My college major was Radio/TV. I figured I listen to the radio and I watch TV. It’s destiny. All I remember about radio is the term “boxcar” which is something that nobody has to do anymore due to the fact that computers play all the songs. All I remember about TV class was white balancing and making sure the tripod was straight by having a little bubble be inside of a larger bubble. I was so bad at these classes that I only got A’s when it was mandatory to give an A if you did what you were told. During one filming session I was in charge of the camera. I had no idea how to use it and after an amazing 30 minutes of shooting the director went back to listen to it. No sound. I had plugged the chord into the wrong place. I blamed the cute actress who I’m pretty sure caught me peeing in the woods.

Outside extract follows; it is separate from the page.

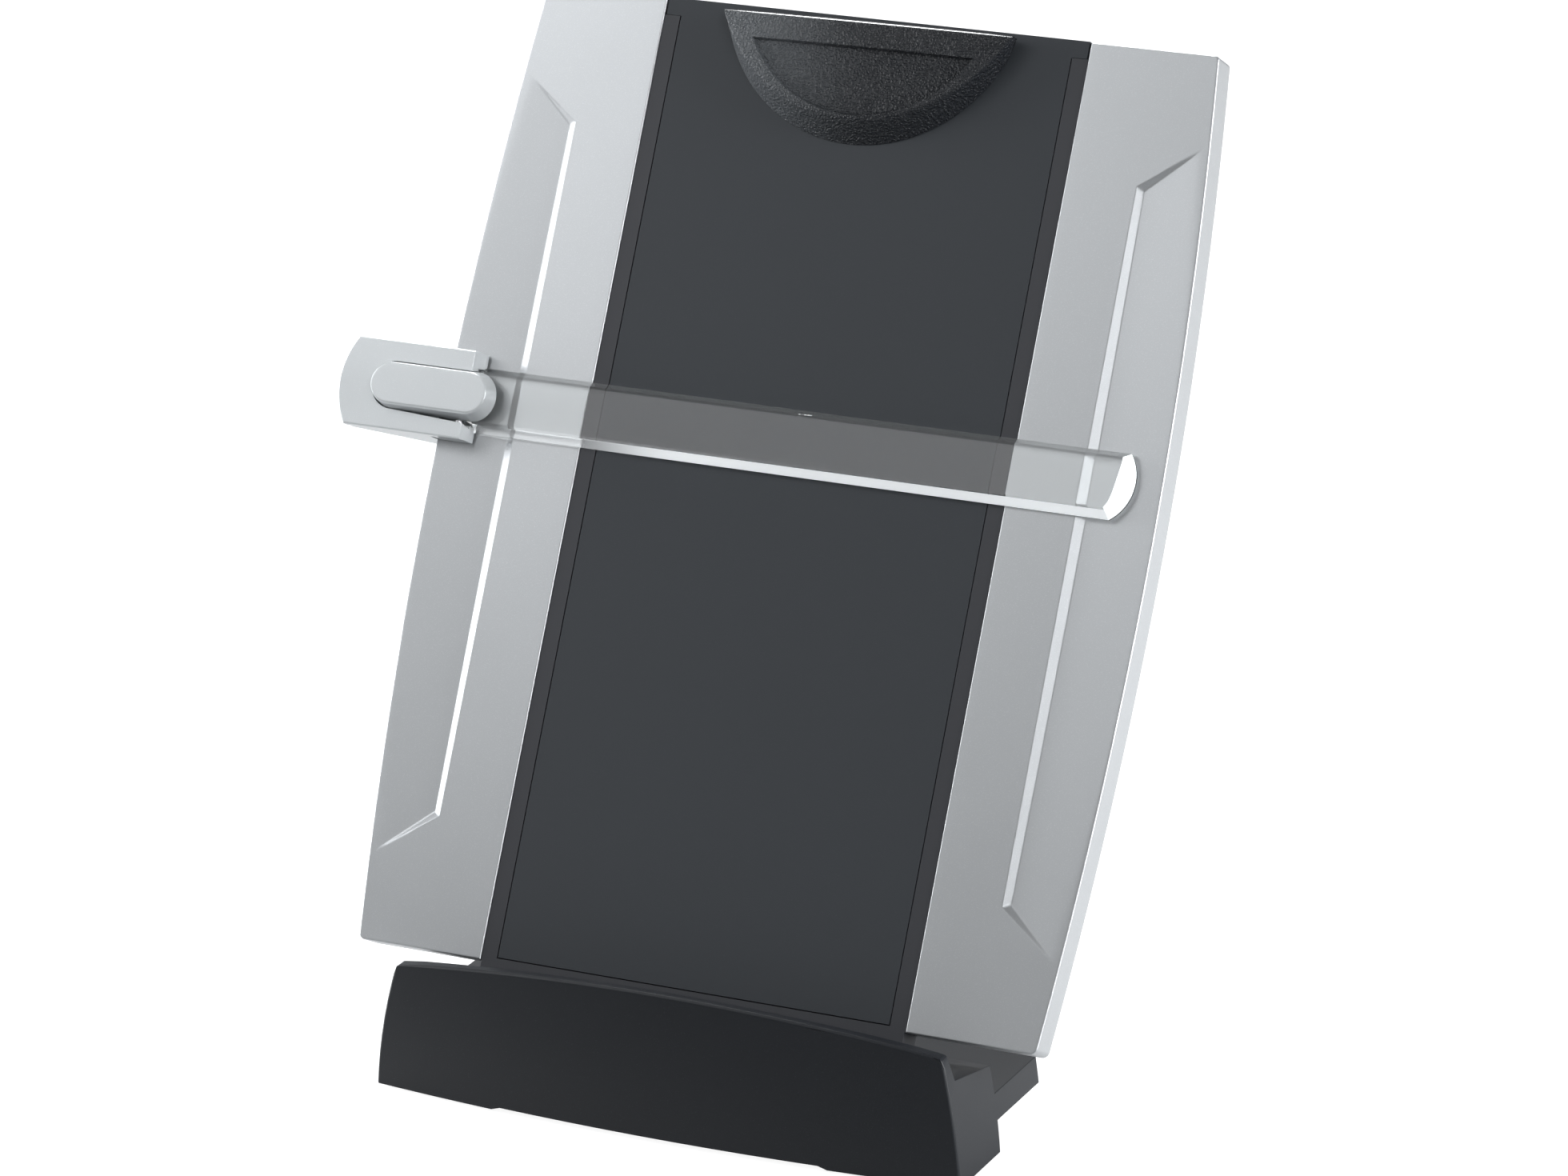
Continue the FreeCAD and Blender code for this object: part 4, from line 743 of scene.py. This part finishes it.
def pill_ring(grow, n, count=36):
    """Two half circles joined by straight runs, grown by a wall's draft,
    which is less at the two ends than along the sides."""
    r, e = PILL_HALF + grow, PILL_HALF + 0.4 * grow
    a = np.linspace(-pi / 2, pi / 2, count)
    s = np.concatenate([PILL_S1 - PILL_HALF + e * np.cos(a), PILL_S0 + PILL_HALF - e * np.cos(a)])
    v = GRIP_V + np.concatenate([r * np.sin(a), -r * np.sin(a)])
    return on_board(s, v, n + 0 * s)


def pill():
    under, edge = 5.05, 0.75
    stack = [pill_ring(1.0, under)]
    stack += [pill_ring((PILL_N - n) * PILL_DRAFT, n) for n in (under, 6.0, 8.0, 10.0, 11.2)]
    for a in np.linspace(0.15, pi / 2, 8):
        drop = edge - edge * np.sin(a)
        stack.append(pill_ring(-edge * (1 - np.cos(a)) + drop * PILL_DRAFT, PILL_N - drop))
    stack += [pill_ring(-2.0, PILL_N), pill_ring(-4.5, PILL_N)]
    return rings("thumb_pill", np.stack(stack), silver_gloss, "guide", ["press_lever"])


pill()


# %% Hubs
def rod(name, start, end, radius, material, body, count=32, ease=0.15):
    """Rod with eased rims between two points (s, v, n) of the board frame:
    circles of the radius around the line, the first and last drawn in."""
    start, end = np.array(start, float), np.array(end, float)
    along = (end - start) / np.linalg.norm(end - start)
    side = np.cross(along, (0.0, 0.0, 1.0))
    side /= np.linalg.norm(side)
    other = np.cross(along, side)
    a = np.linspace(0, 2 * pi, count, endpoint=False)[:, None]
    circle = np.cos(a) * side + np.sin(a) * other
    stack = [on_board(*(centre + r * circle).T) for centre, r in (
        (start, radius - ease), (start + along * ease, radius),
        (end - along * ease, radius), (end, radius - ease))]
    rings(name, np.stack(stack), material, body)


HUB_R, HUB_IN, HUB_OUT = 2.75, 3.2, 7.5
for label, side in (("upper", 1), ("lower", -1)):
    ends = [(HINGE_S, GRIP_V + side * d, HINGE_N) for d in (HUB_IN, HUB_OUT)]
    rod("lever_hub_" + label, *ends, HUB_R, silver_gloss, "guide")

# %% [markdown]
# ## Eased edges on the moulded housings
# The base and the clamp already have their true forms as solids; what a
# moulding has besides is a small radius on every outside edge, and that is
# what draws the thin lines of light.  A copy of the solid's mesh is merged,
# its flat areas are joined into single faces, and only its outside edges are
# bevelled.  The Bevel modifier would treat every edge alike, so the edges are
# picked here by rule and bevelled with bmesh.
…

(Somewhere in here Dick Clark is waiting to die. That’s what we in the humor business call a callback joke! Too bad it took a few days)

I never made too many friends in college outside of the majors I had. Most of the kids were pretty weird. There was one girl I tried to make friends with. I made a joke about killing a dog and she laughed. I really wish I remembered what it was because never have I made a girl cackle like that before or again. I think she’s quarterback for the Eagles now. She was going to school for nursing. That’s about as far as we talked. We were in a group and I asked her what her major was. She said nursing. I said mine. Then we kind of sat there staring at each other and I added her on Myspace 5 months after classes ended. At least she accepted. Did she even know who I was? Probably not. She called me Tom at least twice.

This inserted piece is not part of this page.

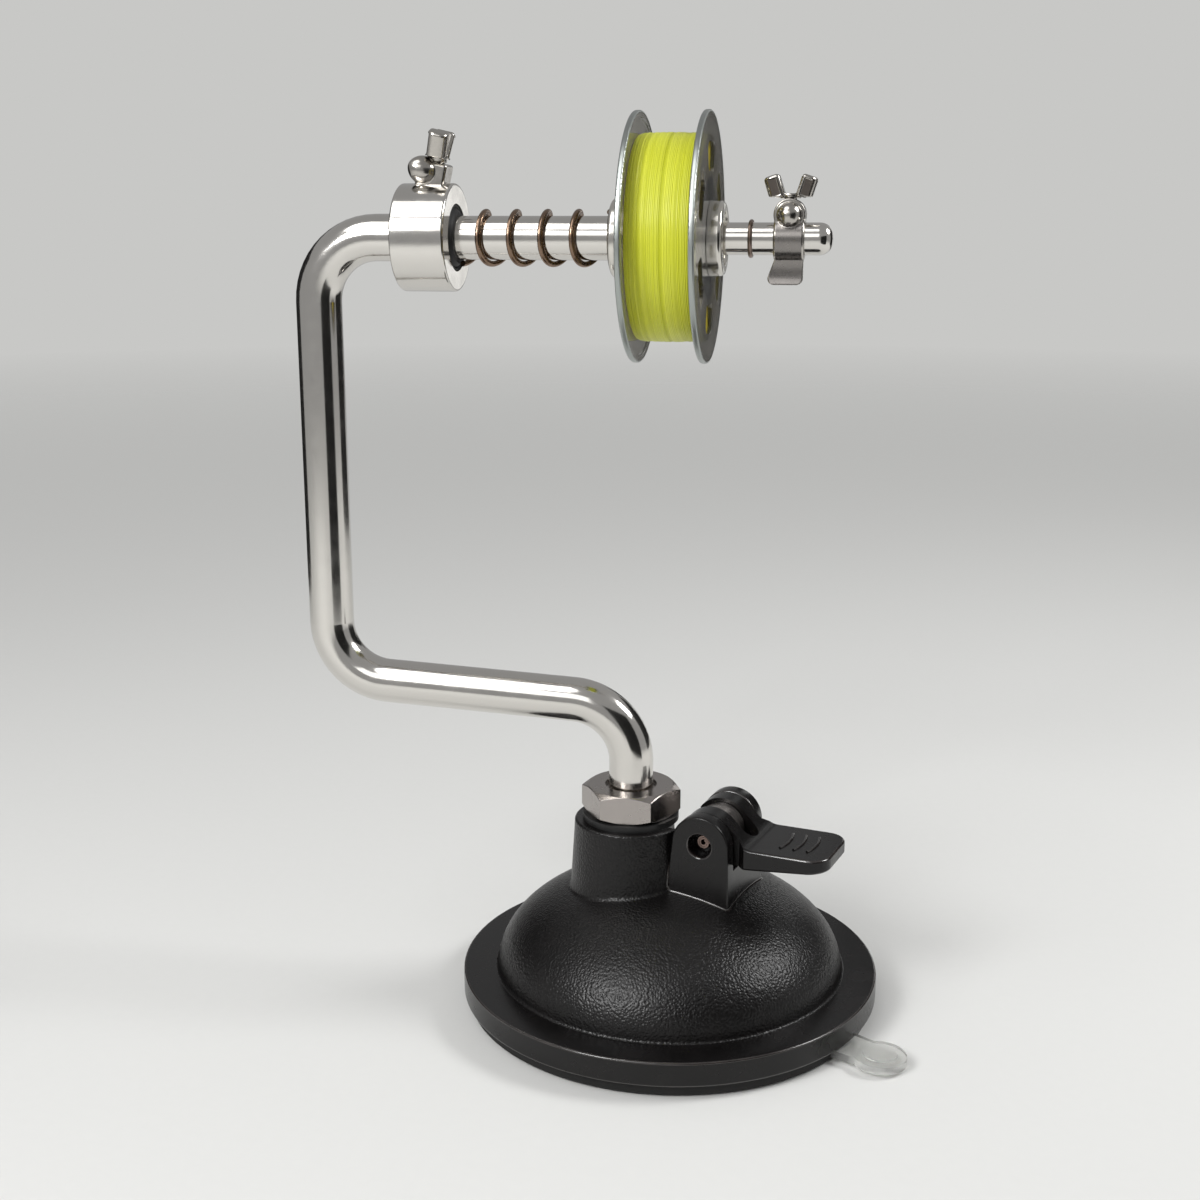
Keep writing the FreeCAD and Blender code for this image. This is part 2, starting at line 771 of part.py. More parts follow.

 (She was one letter off and look how close the “i” and the “o” are. I forgive you tiny blonde girl)

It makes sense that such a boring topic would be the conversation starter for college kids. In general, people in college are pretty boring. At least us non-college kids can talk about our Target credit card bills and check engine lights. Kids in college don’t have those things in their life. It’s all about whatever their majoring in. That is their life. If you’re going to school for nursing, all you talk about are stethoscopes and diarrhea. Those majoring in philosophy quote dead Romans who believed the sun revolved around a flat earth. You know, guys who really had worldly knowledge despite never leaving their county or province. Students who say they major in anything that involve computers spend most of their time playing World of Warcraft. They don’t consider it a time waster. They say it’s research.

Even while not talking to other students, college kids are asked what their major is by adults. “You go to Shitface University? What’s your major?” could be an example of what someone might say to a college student upon finding out that they are a Rutgers student. Nobody really cares about what your major is. They always give the same reaction. They head pull back, possibly to the side, eyebrows raised, followed by an “Ohhh that sounds interesting” despite it never being. Unless your major involves flapping your asshole in my face and you are a hot college girl, I don’t really care what it is you’re studying.

After retiring from college no longer will people ask you what your major is. Now they ask you what you do. What I do is hope that someone I’m related to wins the lottery and I can just sit around getting fat until the day I die. That’s really what I’m doing. Through all of the work I’m only doing it in hopes that I somehow begin the butterfly effect that causes this rhetorical family member to win a jackpot. If you believe in the butterfly effect, as in a butterfly flapping it’s wings could cause a hurricane somewhere else, you have to believe that you might be responsible for the Japanese tsunamis last year. Really, that happened last March. I was pretty stuffy last March. Blowing my nose all the time. I claim ownership over the death of all of those Japanese people. That is if you believe in the butterfly effect which isn’t even what the film Butterfly Effect is about. Pretty poorly titled considering they mean different things.

(When will we hold butterflies accountable for all of the deaths caused in natural disasters? Go out and kill one today. You’ll save a lot of lives)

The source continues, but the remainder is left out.